Ease the communication between your team by helping your team understand where you are.
Out of the office? Keep a shared team calendar and ensure you update it, so your team knows when you are not working and for how long. It’s easy to maintain and provides a level of transparency about availability.
In the zone - Sometimes, you need to get your head down and code, or sometimes, you need to disappear for a bit. Make sure you let people know you are unavailable by setting your Slack status (or similar) with the reason and expiry time. Usually, people are happy to wait if they have some context.
@name around? - Have a simple way to check if a teammate is around but in a way that it doesn’t matter if they can’t answer.

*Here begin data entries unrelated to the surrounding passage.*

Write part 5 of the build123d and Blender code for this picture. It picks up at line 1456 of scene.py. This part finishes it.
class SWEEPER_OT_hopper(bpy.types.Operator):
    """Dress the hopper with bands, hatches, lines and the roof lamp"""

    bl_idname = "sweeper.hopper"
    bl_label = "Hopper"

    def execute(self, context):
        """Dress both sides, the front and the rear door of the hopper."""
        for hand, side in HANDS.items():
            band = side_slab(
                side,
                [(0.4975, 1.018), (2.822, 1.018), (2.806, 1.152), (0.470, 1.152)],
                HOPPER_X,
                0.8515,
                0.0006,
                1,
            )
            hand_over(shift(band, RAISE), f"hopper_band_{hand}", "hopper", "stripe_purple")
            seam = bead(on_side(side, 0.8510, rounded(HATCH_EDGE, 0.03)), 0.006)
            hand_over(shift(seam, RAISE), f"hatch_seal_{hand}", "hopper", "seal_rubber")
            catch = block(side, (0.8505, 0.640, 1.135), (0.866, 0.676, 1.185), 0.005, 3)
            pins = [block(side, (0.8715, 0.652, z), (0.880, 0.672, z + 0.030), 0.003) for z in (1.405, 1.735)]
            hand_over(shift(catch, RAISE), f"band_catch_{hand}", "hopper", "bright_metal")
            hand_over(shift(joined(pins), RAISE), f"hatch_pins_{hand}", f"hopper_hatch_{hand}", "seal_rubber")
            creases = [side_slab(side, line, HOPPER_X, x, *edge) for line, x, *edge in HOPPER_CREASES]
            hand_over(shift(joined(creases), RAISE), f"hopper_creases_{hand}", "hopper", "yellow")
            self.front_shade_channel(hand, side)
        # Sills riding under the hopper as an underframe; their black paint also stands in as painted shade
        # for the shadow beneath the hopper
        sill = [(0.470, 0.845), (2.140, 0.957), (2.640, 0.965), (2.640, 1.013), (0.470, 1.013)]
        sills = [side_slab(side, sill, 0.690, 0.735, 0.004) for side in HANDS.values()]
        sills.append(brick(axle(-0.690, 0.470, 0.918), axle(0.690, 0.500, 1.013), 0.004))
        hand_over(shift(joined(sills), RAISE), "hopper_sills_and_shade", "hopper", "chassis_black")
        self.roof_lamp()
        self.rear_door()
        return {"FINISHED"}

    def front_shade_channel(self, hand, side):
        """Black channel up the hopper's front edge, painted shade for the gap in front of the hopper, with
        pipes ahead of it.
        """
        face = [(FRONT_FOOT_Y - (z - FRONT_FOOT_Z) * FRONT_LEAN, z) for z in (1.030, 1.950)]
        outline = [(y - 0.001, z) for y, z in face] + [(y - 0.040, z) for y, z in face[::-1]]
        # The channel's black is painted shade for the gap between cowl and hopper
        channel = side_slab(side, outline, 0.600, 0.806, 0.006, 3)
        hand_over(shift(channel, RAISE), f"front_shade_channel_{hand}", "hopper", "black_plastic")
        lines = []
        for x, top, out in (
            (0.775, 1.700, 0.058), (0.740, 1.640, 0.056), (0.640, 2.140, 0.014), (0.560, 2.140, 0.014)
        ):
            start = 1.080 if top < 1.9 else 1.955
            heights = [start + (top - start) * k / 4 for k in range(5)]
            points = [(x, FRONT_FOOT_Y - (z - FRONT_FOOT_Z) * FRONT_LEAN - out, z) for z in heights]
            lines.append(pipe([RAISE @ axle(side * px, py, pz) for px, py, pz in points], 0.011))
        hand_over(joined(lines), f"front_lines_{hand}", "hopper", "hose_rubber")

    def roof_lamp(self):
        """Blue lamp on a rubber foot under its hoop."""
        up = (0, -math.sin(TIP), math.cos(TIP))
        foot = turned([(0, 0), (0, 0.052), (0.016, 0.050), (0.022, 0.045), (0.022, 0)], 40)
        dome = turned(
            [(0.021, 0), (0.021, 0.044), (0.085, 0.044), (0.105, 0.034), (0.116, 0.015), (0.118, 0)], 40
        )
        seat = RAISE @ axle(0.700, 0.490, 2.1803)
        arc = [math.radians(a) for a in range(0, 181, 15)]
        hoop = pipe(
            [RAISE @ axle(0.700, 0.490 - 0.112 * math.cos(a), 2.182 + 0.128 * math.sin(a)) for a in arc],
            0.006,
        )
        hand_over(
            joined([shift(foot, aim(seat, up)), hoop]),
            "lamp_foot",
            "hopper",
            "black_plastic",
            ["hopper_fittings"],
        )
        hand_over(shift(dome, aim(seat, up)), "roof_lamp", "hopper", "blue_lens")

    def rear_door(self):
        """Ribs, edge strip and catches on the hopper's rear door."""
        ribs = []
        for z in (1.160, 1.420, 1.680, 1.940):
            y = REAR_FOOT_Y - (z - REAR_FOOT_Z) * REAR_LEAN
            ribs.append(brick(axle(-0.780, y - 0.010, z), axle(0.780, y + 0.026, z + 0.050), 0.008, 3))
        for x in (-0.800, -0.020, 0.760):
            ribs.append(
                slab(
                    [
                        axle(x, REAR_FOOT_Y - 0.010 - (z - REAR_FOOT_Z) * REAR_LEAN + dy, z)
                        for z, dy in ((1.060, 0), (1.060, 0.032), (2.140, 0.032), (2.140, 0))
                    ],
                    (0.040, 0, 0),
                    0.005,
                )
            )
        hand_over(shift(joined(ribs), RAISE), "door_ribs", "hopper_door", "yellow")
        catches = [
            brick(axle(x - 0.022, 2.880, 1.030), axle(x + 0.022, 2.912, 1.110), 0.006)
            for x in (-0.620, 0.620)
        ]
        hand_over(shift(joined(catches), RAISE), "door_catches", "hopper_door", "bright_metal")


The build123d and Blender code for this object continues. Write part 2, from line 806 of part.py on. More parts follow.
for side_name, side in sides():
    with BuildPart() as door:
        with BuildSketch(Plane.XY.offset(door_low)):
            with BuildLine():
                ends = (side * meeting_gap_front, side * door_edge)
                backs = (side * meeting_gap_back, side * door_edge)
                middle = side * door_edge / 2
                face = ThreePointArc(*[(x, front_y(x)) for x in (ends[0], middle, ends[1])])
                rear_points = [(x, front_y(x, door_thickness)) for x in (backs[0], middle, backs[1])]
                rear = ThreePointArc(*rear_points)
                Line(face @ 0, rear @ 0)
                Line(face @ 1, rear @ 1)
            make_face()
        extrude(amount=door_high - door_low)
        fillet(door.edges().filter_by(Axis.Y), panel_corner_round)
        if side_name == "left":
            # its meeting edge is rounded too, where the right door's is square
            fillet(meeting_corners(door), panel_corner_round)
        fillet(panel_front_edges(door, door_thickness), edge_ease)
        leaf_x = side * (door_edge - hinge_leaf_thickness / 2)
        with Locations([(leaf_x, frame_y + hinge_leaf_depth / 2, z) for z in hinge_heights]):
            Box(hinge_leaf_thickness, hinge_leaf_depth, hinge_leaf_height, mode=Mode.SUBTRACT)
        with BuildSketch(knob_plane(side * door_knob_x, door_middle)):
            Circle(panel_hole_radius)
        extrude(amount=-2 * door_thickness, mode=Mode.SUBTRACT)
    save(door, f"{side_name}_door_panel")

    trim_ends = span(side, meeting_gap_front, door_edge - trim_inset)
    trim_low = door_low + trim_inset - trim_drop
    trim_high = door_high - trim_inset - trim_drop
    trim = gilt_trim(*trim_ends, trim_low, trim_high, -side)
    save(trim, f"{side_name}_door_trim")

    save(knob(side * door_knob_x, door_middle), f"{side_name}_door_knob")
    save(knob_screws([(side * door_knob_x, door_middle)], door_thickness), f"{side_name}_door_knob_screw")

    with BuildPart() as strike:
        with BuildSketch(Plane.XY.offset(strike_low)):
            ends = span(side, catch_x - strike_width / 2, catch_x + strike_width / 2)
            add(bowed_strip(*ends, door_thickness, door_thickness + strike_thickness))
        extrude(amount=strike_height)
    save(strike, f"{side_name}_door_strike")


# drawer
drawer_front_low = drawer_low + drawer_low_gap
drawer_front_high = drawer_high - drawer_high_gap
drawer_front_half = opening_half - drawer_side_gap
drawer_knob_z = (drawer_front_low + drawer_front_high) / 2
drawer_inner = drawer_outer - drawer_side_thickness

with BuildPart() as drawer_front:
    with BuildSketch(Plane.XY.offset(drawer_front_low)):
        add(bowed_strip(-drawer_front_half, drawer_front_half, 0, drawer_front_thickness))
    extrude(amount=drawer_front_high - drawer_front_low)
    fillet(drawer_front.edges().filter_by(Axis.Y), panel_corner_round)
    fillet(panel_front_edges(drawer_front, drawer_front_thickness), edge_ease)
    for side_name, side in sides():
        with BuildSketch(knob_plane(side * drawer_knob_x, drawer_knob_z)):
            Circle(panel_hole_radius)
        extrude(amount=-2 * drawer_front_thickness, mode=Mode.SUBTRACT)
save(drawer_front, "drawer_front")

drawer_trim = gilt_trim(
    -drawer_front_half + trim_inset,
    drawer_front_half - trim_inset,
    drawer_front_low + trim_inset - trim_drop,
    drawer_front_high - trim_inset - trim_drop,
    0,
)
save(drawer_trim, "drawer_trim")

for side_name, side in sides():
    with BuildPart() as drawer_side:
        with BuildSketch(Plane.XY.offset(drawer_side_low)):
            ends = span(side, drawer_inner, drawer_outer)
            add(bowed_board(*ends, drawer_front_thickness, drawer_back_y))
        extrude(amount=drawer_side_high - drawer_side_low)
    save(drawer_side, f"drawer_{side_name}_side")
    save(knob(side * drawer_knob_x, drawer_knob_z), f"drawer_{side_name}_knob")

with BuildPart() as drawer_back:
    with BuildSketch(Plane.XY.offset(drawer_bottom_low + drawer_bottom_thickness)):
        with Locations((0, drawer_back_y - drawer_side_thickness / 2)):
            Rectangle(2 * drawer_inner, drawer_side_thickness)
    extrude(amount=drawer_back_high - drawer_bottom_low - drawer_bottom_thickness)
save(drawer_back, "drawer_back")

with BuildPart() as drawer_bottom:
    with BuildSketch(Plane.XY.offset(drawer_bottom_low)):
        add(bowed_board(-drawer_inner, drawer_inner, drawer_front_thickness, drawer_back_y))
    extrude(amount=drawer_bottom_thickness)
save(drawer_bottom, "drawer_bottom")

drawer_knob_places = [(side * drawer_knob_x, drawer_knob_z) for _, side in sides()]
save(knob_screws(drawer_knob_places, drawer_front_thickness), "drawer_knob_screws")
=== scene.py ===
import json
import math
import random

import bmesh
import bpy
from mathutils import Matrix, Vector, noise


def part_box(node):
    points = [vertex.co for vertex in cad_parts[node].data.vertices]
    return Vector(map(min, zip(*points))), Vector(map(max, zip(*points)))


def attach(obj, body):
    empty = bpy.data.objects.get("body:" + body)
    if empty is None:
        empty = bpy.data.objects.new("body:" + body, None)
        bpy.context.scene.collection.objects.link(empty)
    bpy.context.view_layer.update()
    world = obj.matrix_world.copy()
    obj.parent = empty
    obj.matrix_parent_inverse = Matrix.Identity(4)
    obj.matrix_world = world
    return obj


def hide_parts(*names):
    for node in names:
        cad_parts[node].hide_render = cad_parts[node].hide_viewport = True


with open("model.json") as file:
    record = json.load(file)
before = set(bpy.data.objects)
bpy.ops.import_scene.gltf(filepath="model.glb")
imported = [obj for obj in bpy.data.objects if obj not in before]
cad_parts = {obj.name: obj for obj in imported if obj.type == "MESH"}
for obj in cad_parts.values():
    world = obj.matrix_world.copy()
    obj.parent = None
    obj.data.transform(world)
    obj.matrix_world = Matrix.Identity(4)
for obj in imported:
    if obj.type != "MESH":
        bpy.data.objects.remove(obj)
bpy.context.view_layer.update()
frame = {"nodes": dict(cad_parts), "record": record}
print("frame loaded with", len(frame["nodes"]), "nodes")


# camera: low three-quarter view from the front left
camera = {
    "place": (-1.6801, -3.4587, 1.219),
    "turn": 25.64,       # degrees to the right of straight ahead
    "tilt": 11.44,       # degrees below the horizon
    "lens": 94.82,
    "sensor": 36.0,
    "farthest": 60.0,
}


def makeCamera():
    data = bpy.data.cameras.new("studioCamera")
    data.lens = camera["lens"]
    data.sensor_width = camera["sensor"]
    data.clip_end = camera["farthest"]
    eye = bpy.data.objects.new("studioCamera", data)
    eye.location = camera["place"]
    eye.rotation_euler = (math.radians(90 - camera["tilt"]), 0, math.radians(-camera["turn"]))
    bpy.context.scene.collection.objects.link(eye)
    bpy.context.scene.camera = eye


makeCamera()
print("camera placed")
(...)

Be Responsive - **If you are not in the zone (but inside your working hours), then be responsive to other team members’ questions. If people need help and you have the skills, then jump right in.
Be Available - This is a step more than being responsive. Create a Zoom room where you always share your desktop. Then, if someone wants to reach you, he/she can jump in!
Clock-in, clock-out - Make your teammates aware when you have started work, and finished for the day. A simple “Hi, I’m around” and “Signing off for the day”in Slack is all you need.
Seek & Give feedback - Seek and give feedback. You have to take a more active role in seeking and giving feedback. Do not wait for the next retro to address concerns.
Remember - It can be hard for people to develop the same level of empathy when the relationship isn’t face to face. When the conversation is via a video screen avoid making assumptions about your co-workers intentions.
bringing back the feeling of being co-located but in a remote way
Signally availability of your team members is important in a remote-first world. You can’t just look over at someone's desk and see if they are there or if they are in deep work with a “DO NOT DISTURB” face. Using the status on Slack can solve part of the problem, but that only really saying when you are not available, “In a meeting” or “Out sick”, but it doesn’t work as well for "I want to pair" or even "fancy a coffee".
TLDR: create a dedicated slack channel, put in some "enduring" zoom links, when you are on the zoom call then add your emoji so others can see and join.
Setup a new slack team-based slack channel which is dedicated to the task e.g. #clientx-meeting-rooms. Do not use this channel for anything other than adding the room details
Create team slack Emoji’s, one for each team member preferably with a real photo and name.
With a pro zoom licence, create a small number of ‘Enduring Meetings Links’. Schedule a meeting in zoom and create a recurring meeting (Recurrence = No Fixed Time).
Add these links to the channel and label their purpose. E.g. meeting room, watercooler
If you join a meeting link then add your emoji
If you leave a meeting link then remove your emoji
Rooms are available on a first-come-first-serve basis
Try “Hey are you free, I’m in clientx meeting room#1 with Sarah to chat about this, can you join now”?
This has been tried and tested with the CondéNast project with significant success, where it has helped to bring back some of the feeling of being co-located but in a remote way.